I think err.Error() should return only the string representation of the error, nothing more

I don’t dislike the environment variable option but:

it makes it difficult to have fine-grained configuration
- i.e.: 70% of code is beautiful, bugless and errors are nicely decorated(i want only plain error strings), the other 30% is a weird mess (i want the stacktraces)
It’s not easily configurable at runtime, why would we want to have to redeploy a server? the issue might not happen at a later time, the error decorations may not be optimal and we may have to spend lot of time just to guess where the error happened; runtime configuration can mitigate this.

I agree
no Idea what would be best but it also could be configurable

Possible solutions:

As I experimented here https://github.com/golang-exp/errors-poc, configuration can happen at runtime with an ErrorLevel akin to a LogLevel using methods similar to log/slog.

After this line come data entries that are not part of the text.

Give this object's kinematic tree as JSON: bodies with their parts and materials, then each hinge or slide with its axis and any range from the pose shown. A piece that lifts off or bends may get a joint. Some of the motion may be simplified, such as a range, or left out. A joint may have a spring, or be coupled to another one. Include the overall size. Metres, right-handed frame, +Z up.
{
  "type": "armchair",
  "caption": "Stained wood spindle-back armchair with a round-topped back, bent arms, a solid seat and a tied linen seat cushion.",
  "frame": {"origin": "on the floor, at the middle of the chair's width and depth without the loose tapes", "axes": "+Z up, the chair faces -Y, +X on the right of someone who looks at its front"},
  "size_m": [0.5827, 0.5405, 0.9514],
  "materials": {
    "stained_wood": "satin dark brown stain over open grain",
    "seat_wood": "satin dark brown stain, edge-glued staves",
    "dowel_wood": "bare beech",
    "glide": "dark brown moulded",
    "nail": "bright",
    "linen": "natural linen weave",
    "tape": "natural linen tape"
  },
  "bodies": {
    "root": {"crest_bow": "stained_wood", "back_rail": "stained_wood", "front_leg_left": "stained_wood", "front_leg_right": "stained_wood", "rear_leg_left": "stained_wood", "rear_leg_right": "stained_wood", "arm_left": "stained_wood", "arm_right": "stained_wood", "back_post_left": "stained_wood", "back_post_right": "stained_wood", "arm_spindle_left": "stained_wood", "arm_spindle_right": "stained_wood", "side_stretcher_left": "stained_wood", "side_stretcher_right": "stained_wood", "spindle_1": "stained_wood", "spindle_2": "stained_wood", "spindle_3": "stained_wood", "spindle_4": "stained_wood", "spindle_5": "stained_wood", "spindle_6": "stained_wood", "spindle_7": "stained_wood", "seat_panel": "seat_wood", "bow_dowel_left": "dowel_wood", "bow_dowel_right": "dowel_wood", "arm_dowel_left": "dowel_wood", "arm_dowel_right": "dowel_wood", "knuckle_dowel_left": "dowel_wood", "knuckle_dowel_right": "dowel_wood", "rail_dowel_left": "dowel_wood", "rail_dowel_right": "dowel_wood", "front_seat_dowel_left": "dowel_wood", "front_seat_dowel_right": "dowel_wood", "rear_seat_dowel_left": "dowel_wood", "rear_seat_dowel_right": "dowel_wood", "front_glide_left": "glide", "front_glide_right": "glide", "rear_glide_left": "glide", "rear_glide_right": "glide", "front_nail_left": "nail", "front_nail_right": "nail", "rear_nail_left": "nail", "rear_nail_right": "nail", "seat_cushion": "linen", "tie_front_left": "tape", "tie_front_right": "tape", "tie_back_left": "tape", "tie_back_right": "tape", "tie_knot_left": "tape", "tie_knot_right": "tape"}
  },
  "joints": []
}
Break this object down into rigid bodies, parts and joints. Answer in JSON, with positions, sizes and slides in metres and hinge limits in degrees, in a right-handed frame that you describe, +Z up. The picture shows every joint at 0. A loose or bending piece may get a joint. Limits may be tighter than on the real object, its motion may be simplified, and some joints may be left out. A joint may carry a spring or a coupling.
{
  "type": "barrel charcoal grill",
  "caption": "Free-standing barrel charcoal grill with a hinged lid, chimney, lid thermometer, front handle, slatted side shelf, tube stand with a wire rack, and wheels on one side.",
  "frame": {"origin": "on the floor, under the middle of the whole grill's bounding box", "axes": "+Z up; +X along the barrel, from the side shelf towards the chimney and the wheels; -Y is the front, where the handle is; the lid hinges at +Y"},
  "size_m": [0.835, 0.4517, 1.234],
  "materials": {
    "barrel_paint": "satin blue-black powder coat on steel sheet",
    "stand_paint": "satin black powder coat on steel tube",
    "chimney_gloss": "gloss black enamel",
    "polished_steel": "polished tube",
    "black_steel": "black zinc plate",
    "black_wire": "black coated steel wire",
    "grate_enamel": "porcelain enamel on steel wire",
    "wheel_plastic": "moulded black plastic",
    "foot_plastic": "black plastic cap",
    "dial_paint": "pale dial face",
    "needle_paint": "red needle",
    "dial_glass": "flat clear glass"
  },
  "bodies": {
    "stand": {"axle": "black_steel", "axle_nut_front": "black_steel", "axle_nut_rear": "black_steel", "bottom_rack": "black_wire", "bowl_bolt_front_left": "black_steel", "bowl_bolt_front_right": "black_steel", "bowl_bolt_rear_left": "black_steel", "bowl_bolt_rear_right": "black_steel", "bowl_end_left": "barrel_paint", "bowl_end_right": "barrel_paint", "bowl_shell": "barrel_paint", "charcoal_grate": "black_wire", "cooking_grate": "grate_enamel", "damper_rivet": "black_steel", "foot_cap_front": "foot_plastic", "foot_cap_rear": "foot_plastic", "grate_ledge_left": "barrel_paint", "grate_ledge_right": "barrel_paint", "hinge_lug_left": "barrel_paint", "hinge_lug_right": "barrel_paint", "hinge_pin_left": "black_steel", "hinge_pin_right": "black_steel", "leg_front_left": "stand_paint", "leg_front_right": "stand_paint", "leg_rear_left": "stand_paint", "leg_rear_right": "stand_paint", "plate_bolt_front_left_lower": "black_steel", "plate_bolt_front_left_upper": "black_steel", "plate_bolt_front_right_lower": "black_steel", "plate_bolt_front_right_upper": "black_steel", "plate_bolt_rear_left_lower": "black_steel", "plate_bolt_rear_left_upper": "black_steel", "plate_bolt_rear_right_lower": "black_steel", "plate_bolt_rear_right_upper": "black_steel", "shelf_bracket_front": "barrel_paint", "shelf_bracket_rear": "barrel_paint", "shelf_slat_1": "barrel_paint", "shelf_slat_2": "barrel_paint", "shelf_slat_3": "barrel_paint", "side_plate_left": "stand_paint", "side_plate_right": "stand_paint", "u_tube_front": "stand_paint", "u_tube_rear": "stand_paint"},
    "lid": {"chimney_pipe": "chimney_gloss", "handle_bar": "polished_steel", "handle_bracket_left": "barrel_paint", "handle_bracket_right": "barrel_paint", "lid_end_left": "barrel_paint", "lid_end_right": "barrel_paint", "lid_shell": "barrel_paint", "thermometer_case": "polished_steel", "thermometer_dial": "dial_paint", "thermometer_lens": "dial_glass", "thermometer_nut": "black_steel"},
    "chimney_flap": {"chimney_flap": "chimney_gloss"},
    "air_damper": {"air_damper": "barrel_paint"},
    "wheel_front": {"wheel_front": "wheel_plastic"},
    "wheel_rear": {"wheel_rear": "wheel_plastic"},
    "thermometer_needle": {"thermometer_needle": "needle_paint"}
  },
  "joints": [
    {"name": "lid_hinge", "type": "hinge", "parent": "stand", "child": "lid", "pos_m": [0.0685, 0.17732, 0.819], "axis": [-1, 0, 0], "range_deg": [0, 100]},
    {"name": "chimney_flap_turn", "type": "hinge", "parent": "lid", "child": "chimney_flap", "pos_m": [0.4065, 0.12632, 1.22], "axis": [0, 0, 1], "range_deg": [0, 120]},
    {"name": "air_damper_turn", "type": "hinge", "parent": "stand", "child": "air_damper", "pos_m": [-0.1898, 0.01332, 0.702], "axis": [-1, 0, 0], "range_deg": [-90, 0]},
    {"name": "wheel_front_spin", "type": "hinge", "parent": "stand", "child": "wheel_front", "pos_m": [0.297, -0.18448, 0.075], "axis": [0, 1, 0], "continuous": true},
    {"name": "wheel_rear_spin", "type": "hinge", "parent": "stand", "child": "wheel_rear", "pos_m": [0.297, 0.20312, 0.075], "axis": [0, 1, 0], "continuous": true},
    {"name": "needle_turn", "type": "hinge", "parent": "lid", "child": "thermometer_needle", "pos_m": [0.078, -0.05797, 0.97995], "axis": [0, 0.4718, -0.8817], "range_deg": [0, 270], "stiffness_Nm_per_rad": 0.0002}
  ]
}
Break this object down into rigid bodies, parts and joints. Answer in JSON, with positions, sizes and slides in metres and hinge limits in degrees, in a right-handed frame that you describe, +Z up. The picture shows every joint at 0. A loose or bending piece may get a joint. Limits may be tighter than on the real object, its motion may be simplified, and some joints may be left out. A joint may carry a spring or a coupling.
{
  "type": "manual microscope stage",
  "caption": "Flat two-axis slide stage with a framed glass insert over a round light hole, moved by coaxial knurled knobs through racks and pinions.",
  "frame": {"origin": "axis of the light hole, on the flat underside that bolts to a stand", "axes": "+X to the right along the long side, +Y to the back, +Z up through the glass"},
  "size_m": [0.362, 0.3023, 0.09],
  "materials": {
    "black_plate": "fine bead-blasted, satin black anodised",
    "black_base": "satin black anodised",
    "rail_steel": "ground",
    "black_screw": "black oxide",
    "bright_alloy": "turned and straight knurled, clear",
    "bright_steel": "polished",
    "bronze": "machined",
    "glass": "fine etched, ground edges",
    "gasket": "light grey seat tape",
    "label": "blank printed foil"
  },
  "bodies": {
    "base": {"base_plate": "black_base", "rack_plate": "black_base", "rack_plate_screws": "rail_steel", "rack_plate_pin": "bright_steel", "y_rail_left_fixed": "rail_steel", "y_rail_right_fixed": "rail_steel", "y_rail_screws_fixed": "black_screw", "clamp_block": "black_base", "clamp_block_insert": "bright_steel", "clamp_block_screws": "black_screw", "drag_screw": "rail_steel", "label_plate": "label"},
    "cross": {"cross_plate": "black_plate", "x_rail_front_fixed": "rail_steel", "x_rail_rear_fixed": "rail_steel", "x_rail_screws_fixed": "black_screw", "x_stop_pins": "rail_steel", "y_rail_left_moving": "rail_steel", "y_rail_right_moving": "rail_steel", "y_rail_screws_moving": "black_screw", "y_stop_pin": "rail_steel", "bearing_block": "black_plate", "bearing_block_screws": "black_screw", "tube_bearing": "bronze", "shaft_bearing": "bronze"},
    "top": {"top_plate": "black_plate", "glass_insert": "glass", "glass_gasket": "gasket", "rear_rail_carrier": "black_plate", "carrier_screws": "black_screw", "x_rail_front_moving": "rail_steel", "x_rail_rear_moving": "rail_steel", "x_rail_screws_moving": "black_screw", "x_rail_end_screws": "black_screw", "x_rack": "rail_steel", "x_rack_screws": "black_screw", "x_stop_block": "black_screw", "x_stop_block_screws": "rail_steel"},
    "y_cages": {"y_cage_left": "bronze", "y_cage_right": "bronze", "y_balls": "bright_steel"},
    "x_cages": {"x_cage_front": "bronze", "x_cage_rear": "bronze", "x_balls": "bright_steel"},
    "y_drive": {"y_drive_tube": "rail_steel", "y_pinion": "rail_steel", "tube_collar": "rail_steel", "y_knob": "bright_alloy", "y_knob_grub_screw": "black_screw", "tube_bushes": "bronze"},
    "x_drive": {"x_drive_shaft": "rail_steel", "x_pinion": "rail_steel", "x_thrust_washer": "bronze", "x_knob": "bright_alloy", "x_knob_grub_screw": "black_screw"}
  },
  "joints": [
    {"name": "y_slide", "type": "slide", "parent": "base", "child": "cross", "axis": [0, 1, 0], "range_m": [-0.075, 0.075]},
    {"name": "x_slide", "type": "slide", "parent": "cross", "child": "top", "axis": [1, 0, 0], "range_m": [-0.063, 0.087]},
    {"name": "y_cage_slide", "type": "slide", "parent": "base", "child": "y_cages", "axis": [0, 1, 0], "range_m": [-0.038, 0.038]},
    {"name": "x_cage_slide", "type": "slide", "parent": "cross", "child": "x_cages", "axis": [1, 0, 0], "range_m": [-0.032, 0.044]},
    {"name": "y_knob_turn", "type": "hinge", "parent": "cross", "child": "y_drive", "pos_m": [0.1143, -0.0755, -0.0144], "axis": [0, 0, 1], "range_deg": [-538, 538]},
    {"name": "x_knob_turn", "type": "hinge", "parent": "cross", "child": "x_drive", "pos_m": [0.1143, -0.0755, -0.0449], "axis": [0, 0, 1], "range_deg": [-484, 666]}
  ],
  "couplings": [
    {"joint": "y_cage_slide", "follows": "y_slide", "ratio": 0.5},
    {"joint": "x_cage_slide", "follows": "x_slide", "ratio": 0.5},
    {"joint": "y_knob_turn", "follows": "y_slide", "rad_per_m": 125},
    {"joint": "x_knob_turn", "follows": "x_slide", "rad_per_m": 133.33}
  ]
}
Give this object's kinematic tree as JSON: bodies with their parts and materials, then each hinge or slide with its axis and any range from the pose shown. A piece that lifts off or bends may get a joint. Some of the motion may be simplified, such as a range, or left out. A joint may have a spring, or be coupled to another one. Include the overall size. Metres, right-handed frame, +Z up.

let this be the standard following what @mitar suggested satisfying marshaling and unmarshaling interfaces
maybe we can add a configurable function for formatting that defaults to err.Error() i.e. var String = func(err error) string and this can be picked up by fmt, logger,… when handling an error (??)
@ianlancetaylor the runtime configuration like log/slog would allow a simple line or two in the main function to have the same outcome of the GODEBUG=errorstacktrace=1 environment variable but with this configuration being dynamic (see here)
@rittneje also addressed here, it is a bit verbose but it’s entirely optional, the code can become:

`var ErrFoo = errors.New(“blah blah blah”)

func Bar() error { return fmt.NewErrorFormatter(LEVEL_NO_STACK).Errorf(“%w”, ErrFoo) }`

this could also be configurable dynamically using the same techniques

Opaque I think I have seen the Opaque function being implemented in the future errors (or maybe I have seen it somewhere else); that’s nice.

Pop It would be nice to have a Pop function extracting the last error struct{} whatever that may be(string, programCounter,…)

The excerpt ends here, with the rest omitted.